(Data extracted from a collection)
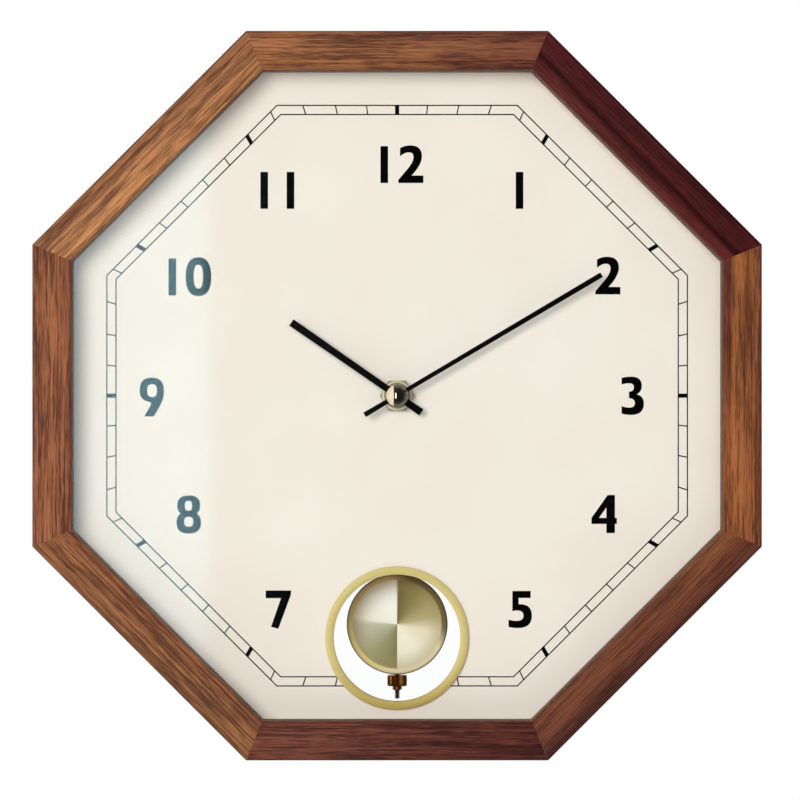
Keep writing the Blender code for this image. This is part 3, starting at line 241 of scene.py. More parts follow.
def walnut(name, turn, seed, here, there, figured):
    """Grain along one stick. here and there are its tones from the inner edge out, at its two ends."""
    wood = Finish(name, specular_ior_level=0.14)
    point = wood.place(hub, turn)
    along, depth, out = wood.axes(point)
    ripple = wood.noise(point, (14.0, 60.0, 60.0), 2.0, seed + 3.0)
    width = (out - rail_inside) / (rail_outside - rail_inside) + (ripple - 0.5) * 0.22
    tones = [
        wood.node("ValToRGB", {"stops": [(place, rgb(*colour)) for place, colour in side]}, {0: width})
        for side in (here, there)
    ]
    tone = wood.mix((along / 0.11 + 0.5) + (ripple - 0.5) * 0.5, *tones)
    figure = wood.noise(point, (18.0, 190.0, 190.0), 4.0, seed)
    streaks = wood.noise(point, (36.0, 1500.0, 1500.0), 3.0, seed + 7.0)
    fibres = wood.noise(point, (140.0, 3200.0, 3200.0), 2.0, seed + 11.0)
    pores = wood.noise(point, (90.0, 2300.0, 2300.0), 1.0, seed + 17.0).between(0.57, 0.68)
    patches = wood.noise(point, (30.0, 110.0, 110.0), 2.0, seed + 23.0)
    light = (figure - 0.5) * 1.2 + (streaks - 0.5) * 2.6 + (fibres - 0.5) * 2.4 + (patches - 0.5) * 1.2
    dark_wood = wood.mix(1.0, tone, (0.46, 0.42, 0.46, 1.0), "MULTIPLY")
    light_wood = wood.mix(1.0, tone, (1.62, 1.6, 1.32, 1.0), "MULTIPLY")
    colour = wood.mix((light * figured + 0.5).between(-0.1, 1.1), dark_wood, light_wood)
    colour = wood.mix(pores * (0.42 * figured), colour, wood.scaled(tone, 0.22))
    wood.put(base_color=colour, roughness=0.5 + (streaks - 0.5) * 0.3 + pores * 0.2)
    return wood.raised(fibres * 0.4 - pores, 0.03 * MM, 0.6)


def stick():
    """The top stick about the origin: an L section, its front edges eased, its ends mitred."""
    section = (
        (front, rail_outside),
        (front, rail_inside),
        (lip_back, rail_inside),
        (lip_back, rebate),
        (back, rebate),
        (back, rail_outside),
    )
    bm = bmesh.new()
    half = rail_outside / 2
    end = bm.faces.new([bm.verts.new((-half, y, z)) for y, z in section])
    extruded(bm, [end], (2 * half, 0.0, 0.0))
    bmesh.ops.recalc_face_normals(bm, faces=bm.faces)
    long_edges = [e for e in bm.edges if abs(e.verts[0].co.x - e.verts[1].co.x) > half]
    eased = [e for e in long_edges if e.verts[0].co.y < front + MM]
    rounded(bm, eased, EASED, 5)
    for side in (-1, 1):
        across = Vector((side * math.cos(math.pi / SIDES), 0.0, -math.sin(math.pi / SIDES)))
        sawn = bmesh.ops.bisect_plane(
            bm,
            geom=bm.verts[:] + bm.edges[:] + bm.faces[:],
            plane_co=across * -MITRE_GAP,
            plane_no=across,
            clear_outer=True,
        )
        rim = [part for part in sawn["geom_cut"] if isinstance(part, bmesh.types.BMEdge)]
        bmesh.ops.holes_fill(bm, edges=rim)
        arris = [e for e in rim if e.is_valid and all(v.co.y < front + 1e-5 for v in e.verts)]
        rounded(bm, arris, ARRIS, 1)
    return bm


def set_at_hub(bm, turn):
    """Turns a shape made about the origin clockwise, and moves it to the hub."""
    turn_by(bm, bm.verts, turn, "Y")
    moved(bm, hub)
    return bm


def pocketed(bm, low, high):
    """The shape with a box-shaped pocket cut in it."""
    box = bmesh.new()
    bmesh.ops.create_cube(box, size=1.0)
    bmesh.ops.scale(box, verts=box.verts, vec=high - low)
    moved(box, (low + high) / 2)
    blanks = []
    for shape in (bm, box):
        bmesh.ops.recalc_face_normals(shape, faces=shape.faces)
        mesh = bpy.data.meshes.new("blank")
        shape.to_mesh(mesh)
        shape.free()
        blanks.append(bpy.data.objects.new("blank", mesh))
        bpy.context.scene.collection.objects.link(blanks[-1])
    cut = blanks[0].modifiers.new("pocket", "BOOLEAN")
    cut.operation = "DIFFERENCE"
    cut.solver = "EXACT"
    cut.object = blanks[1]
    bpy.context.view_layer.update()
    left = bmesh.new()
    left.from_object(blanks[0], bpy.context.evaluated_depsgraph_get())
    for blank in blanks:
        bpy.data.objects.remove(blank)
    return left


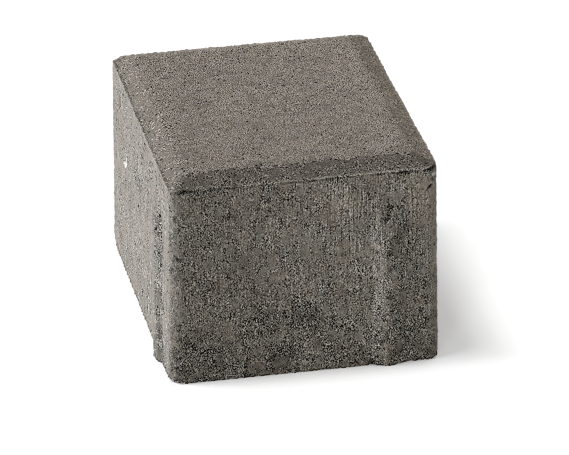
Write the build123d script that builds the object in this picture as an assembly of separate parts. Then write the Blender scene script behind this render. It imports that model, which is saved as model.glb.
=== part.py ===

Set exercise —
Copy the lines from the entries above in which the word "Blender" appears.

Exercise answer —
Keep writing the Blender code for this image. This is part 3, starting at line 241 of scene.py. More parts follow.
Write the build123d script that builds the object in this picture as an assembly of separate parts. Then write the Blender scene script behind this render. It imports that model, which is saved as model.glb.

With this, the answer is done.